DATA BLOCK →
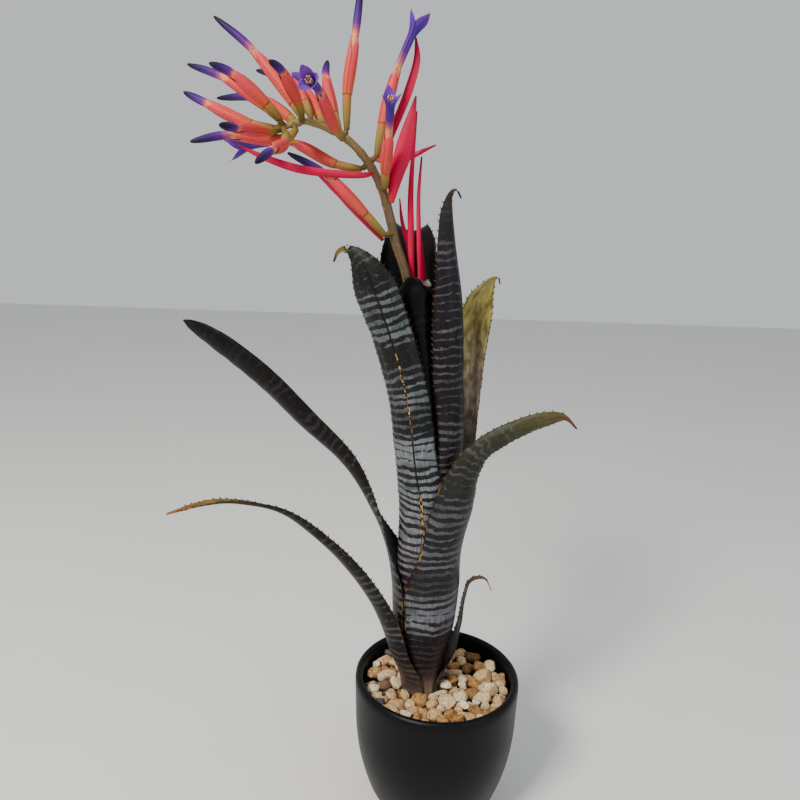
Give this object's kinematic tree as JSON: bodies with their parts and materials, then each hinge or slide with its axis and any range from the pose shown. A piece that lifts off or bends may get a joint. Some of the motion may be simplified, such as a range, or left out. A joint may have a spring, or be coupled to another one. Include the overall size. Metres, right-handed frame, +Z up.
{
  "type": "potted bromeliad",
  "caption": "Tube bromeliad with banded dark leaves and an arching spray of coral and violet flowers, in a round matt charcoal pot topped with pale gravel.",
  "frame": {"origin": "centre of the pot's flat underside", "axes": "+Z up, +Y to the back, +X to the right as the plant is seen from its front, where the flower spray leans to the left"},
  "size_m": [0.2655, 0.1463, 0.5641],
  "materials": {
    "pot_glaze": "matt charcoal glaze, slightly speckled",
    "potting_mix": "dark bark and coir potting mix",
    "pebbles": "dry cream, tan and ochre gravel",
    "stalk": "olive brown living stalk",
    "leaf": "near-black leaf with silver-grey cross bands, satin",
    "dry_leaf": "dried brown leaf",
    "bract": "magenta crimson papery bract",
    "sepal": "salmon coral sepals on an olive yellow ovary",
    "petal": "deep violet petals, pale at their base"
  },
  "bodies": {
    "root": {"pot": "pot_glaze", "soil": "potting_mix", "gravel": "pebbles", "scape": "stalk", "leaf_left_low": "leaf", "leaf_small_dry": "dry_leaf", "leaf_arching_right": "leaf", "leaf_left_long": "leaf", "leaf_right_back": "leaf", "leaf_front_left": "leaf", "leaf_right_tall": "leaf", "leaf_back": "leaf", "leaf_inner_left": "leaf", "leaf_inner_front": "leaf", "bract_sail": "bract", "bract_ribbon": "bract", "bract_upright": "bract", "bract_slim": "bract", "bract_left": "bract", "bract_right": "bract", "bract_swept": "bract", "bract_under": "bract", "bract_side": "bract", "calyx_01": "sepal", "corolla_01": "petal", "calyx_02": "sepal", "corolla_02": "petal", "calyx_03": "sepal", "corolla_03": "petal", "calyx_04": "sepal", "corolla_04": "petal", "calyx_05": "sepal", "corolla_05": "petal", "calyx_06": "sepal", "corolla_06": "petal", "calyx_07": "sepal", "corolla_07": "petal", "calyx_08": "sepal", "corolla_08": "petal", "calyx_09": "sepal", "corolla_09": "petal", "calyx_10": "sepal", "corolla_10": "petal", "calyx_11": "sepal", "corolla_11": "petal", "calyx_12": "sepal", "corolla_12": "petal", "calyx_13": "sepal", "corolla_13": "petal", "calyx_14": "sepal", "corolla_14": "petal", "calyx_15": "sepal", "corolla_15": "petal", "calyx_16": "sepal", "corolla_16": "petal", "calyx_17": "sepal", "corolla_17": "petal", "calyx_18": "sepal", "corolla_18": "petal"}
  },
  "joints": []
}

TASK DESCRIPTION → Copy every single line of the material above that holds "their".

ANSWER TO THIS EXERCISE →
Give this object's kinematic tree as JSON: bodies with their parts and materials, then each hinge or slide with its axis and any range from the pose shown. A piece that lifts off or bends may get a joint. Some of the motion may be simplified, such as a range, or left out. A joint may have a spring, or be coupled to another one. Include the overall size. Metres, right-handed frame, +Z up.
    "petal": "deep violet petals, pale at their base"